No longer a railroad settlement, the City of Lancaster, California, had to keep up with the changing times and growing population. The downtown thoroughfare, once called Main Street, had long been designed to service motor vehicles. Today, the redesigned, rebranded Lancaster Boulevard has undergone a nine-block road diet, which also created community gathering spaces and restored downtown’s economic vitality. But in order to accomplish this, the City had to address speeding drivers on Lancaster Blvd, which made pedestrians feel unsafe while crossing and using the street. While the speed limit on Lancaster Blvd was only 35 mph, wide lanes encouraged drivers to fly through at 40–50 mph on average.

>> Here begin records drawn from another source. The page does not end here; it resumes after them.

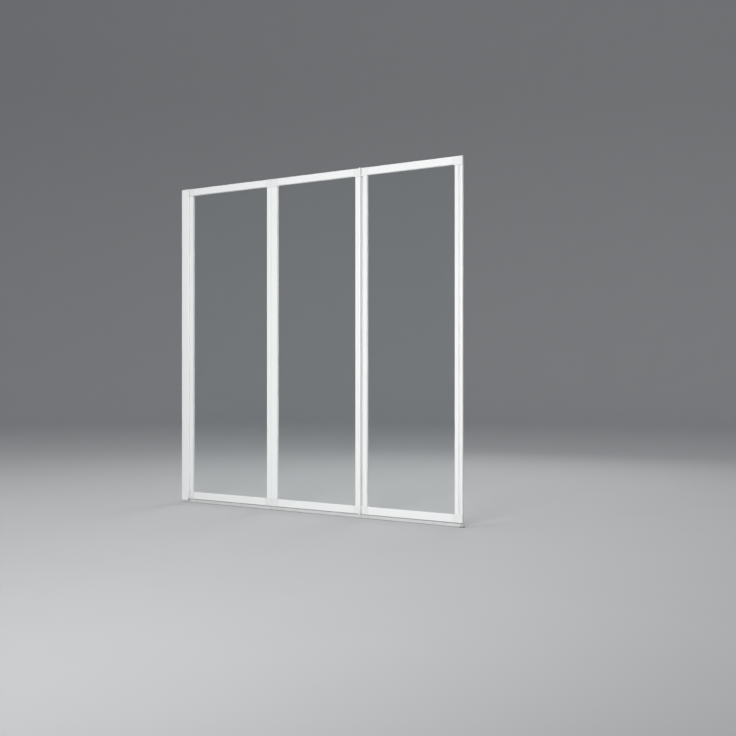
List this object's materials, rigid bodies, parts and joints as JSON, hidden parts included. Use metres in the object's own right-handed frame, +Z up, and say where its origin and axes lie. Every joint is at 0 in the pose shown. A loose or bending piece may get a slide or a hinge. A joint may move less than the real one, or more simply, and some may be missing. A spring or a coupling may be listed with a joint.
{
  "type": "folding bath screen",
  "caption": "Framed glass bath screen with hinged leaves that fold like a concertina against a wall channel, with a sealing strip and a foot on the bath rim.",
  "frame": {"origin": "middle of the wall channel's fixing holes, on the wall face of the channel", "axes": "+X along the unfolded screen away from the wall, -Y towards the room, +Z up"},
  "size_m": [1.2732, 0.0228, 1.2133],
  "materials": {
    "white_profile": "white powder coat",
    "moulded_white": "satin white moulding",
    "clear_glass": "clear",
    "glazing_gasket": "pale grey soft vinyl",
    "clear_seal": "translucent soft vinyl",
    "steel": "stainless",
    "nylon": "natural",
    "foot_rubber": "matt dark rubber"
  },
  "bodies": {
    "channel": {"wall_channel": "white_profile", "channel_cap_top": "moulded_white", "channel_cap_bottom": "moulded_white"},
    "jamb": {"hinge_jamb": "white_profile", "jamb_block_top": "moulded_white", "jamb_block_bottom": "moulded_white", "clamp_screws": "steel", "screw_caps": "moulded_white"},
    "leaf_1": {"leaf_1_left_stile": "white_profile", "leaf_1_right_stile": "white_profile", "leaf_1_top_rail": "white_profile", "leaf_1_bottom_rail": "white_profile", "leaf_1_corner_top_left": "moulded_white", "leaf_1_corner_bottom_left": "moulded_white", "leaf_1_corner_top_right": "moulded_white", "leaf_1_corner_bottom_right": "moulded_white", "leaf_1_pane": "clear_glass", "leaf_1_gasket": "glazing_gasket", "leaf_1_seal": "clear_seal", "wall_hinge_pins": "steel", "wall_hinge_washers": "nylon", "inner_hinge_pins": "steel", "inner_hinge_washers": "nylon"},
    "leaf_2": {"leaf_2_left_stile": "white_profile", "leaf_2_right_stile": "white_profile", "leaf_2_top_rail": "white_profile", "leaf_2_bottom_rail": "white_profile", "leaf_2_corner_top_left": "moulded_white", "leaf_2_corner_bottom_left": "moulded_white", "leaf_2_corner_top_right": "moulded_white", "leaf_2_corner_bottom_right": "moulded_white", "leaf_2_pane": "clear_glass", "leaf_2_gasket": "glazing_gasket", "leaf_2_seal": "clear_seal", "outer_hinge_pins": "steel", "outer_hinge_washers": "nylon"},
    "leaf_3": {"leaf_3_left_stile": "white_profile", "leaf_3_right_stile": "white_profile", "leaf_3_top_rail": "white_profile", "leaf_3_bottom_rail": "white_profile", "leaf_3_corner_top_left": "moulded_white", "leaf_3_corner_bottom_left": "moulded_white", "leaf_3_corner_top_right": "moulded_white", "leaf_3_corner_bottom_right": "moulded_white", "leaf_3_pane": "clear_glass", "leaf_3_gasket": "glazing_gasket", "leaf_3_seal": "clear_seal", "foot_stem": "clear_seal", "foot_pad": "foot_rubber"}
  },
  "joints": [
    {"name": "wall_adjust", "type": "slide", "parent": "channel", "child": "jamb", "axis": [1, 0, 0], "range_m": [0, 0.012]},
    {"name": "wall_hinge", "type": "hinge", "parent": "jamb", "child": "leaf_1", "pos_m": [0.0382, -0.007, 0], "axis": [0, 0, 1], "range_deg": [-90, 0]},
    {"name": "inner_hinge", "type": "hinge", "parent": "leaf_1", "child": "leaf_2", "pos_m": [0.4542, 0.007, 0], "axis": [0, 0, 1], "range_deg": [0, 180]},
    {"name": "outer_hinge", "type": "hinge", "parent": "leaf_2", "child": "leaf_3", "pos_m": [0.8572, -0.007, 0], "axis": [0, 0, 1], "range_deg": [-180, 0]}
  ]
}
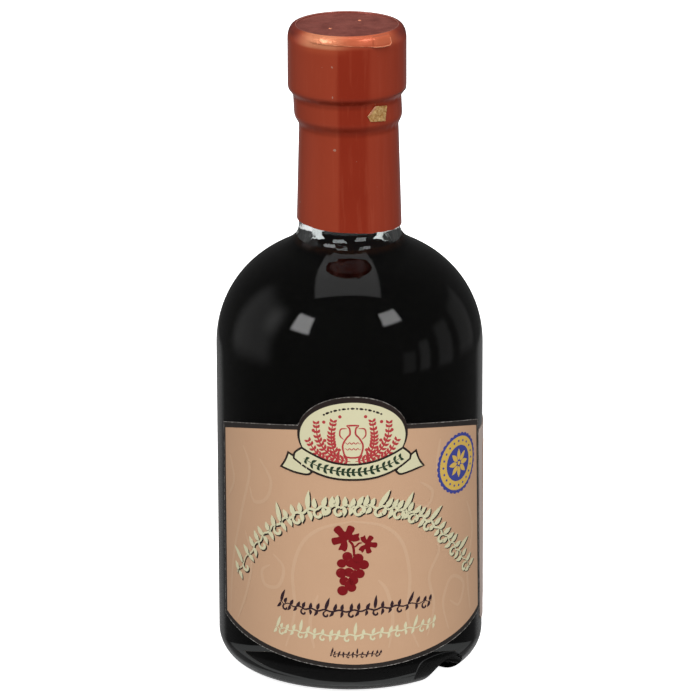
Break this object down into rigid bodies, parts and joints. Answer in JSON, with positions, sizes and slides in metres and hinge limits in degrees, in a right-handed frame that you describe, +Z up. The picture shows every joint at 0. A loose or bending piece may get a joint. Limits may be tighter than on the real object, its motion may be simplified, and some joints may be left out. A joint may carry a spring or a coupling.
{
  "type": "vinegar bottle",
  "caption": "Round clear glass bottle of dark vinegar with a domed shoulder, a copper shrink capsule over its cap, a tan die-cut front label and a plain back label.",
  "frame": {"origin": "centre of the ring that the bottle stands on, on the floor", "axes": "+Z up along the bottle's axis; -Y towards the front label; +X to the right as the front label is read"},
  "size_m": [0.0666, 0.0671, 0.1634],
  "materials": {
    "clear_glass": "clear polished glass",
    "dark_vinegar": "dark brown vinegar, almost black in depth",
    "cap_plastic": "moulded plastic, hidden under the film",
    "copper_film": "shrunk film with a satin metallic copper print",
    "disc_film": "dull brown-red film disc",
    "gold_strip": "crinkled gold film",
    "label_paper": "satin tan paper with a dark edge",
    "back_paper": "satin pale pinkish tan paper"
  },
  "bodies": {
    "root": {"glass_bottle": "clear_glass", "vinegar": "dark_vinegar", "screw_cap": "cap_plastic", "capsule": "copper_film", "capsule_disc": "disc_film", "tear_tab": "gold_strip", "front_label": "label_paper", "back_label": "back_paper"}
  },
  "joints": []
}
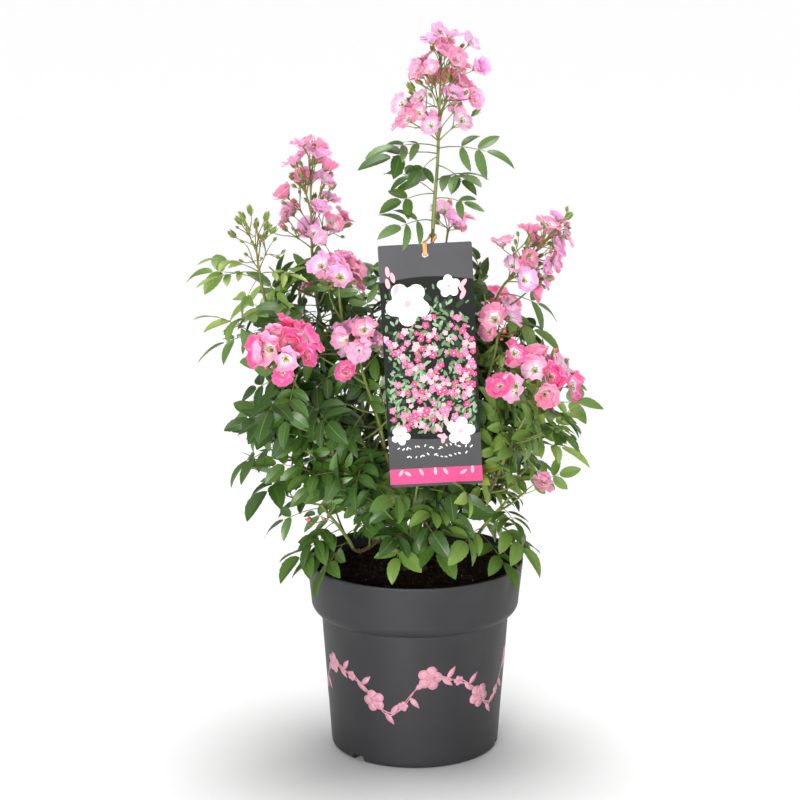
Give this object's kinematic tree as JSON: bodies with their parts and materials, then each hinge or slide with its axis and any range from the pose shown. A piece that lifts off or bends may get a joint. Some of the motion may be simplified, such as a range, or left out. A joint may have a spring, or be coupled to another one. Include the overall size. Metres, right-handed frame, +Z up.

Lancaster Blvd was rightsized from five lanes to three, transforming the three middle lanes into a parking area buffered by trees. After the road diet, the speed limit on Lancaster Blvd was reduced to 15 mph, and this time, the design of the street supports the signage, with narrow lanes that encourage people to abide by the speed limit and yield to crossing pedestrians. After the road diet, the street witnessed an increase number of visitors, people reported feeling safer, and business is booming.
“The design of the street actually affects how people behave. That’s such a deeply important concept that we are taking it into other areas of the community.”
— Brian Ludicke, Planning Director, City of Lancaster (StreetsBlog LA)
“As the block also features a built-in stage on the southwest corner of Elm and the BLVD, this has become a natural gathering place and center of events.”
— Chenin Dow, Economic Development, City of Lancaster (Institute of Transportation Engineers report)
“The work Lancaster has done on the BLVD in downtown has been nothing less than transformational.”